Internal Control Reviews

  1. IC provides business units with insight into the effectiveness of their implemented corrective actions for audit recommendations issued by GAO and TIGTA, and evaluates critical controls over IRS programs identified as high risk, high priority, or high visibility. This independent examination is known as an Internal Control Review (ICR) and assists IRS business units when they review and evaluate their internal control processes.
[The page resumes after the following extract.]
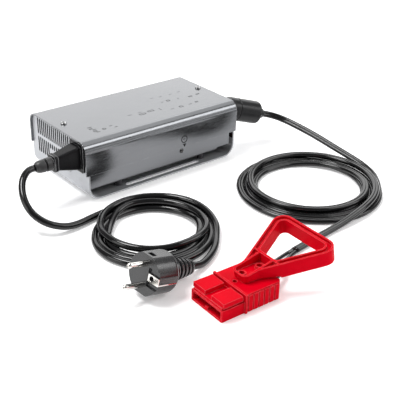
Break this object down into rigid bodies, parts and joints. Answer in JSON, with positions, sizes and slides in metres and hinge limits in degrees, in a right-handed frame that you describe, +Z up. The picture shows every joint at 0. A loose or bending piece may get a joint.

  2. The ICR teams perform reviews to determine if any internal control deficiencies exist in the business process and to provide recommendations to improve or strengthen internal controls. ICRs include activities used to monitor processes, procedures, and programs to ensure business units programs and activities are operating as intended. Effective ICRs are also key to safeguarding assets, preventing and detecting errors, and mitigating risk. ICRs are a vital tool to evaluate and monitor programs proactively and eliminate deficiencies timely. The ICR program assists IRS senior leadership with oversight by providing, from outside of the program management, independent insight into the status of program controls. For a comprehensive review of the ICR program, refer to IRM 1.4.32.1

Management Discussion and Analysis (MD&A)

  1. The Management Discussion and Analysis (MD&A) is prepared each fiscal year as Required Supplemental Information to the IRS Financial Statements and is published annually by GAO in its Financial Audit of the IRS’s Statements report. It contains the IRS high-level fiscal year accomplishments, performance measures, issues, and other information required by the Federal Accounting Standards Advisory Board (FASAB) Statement of Federal Financial Accounting Standards (SFFAS) 15, and OMB Circular A-136. Information reported in the MD&A is provided by IRS offices and business units in accordance with the current fiscal year’s deliverable timeline. The CFO’s Internal Controls Office of Outreach and Reporting is responsible for developing and coordinating the MD&A.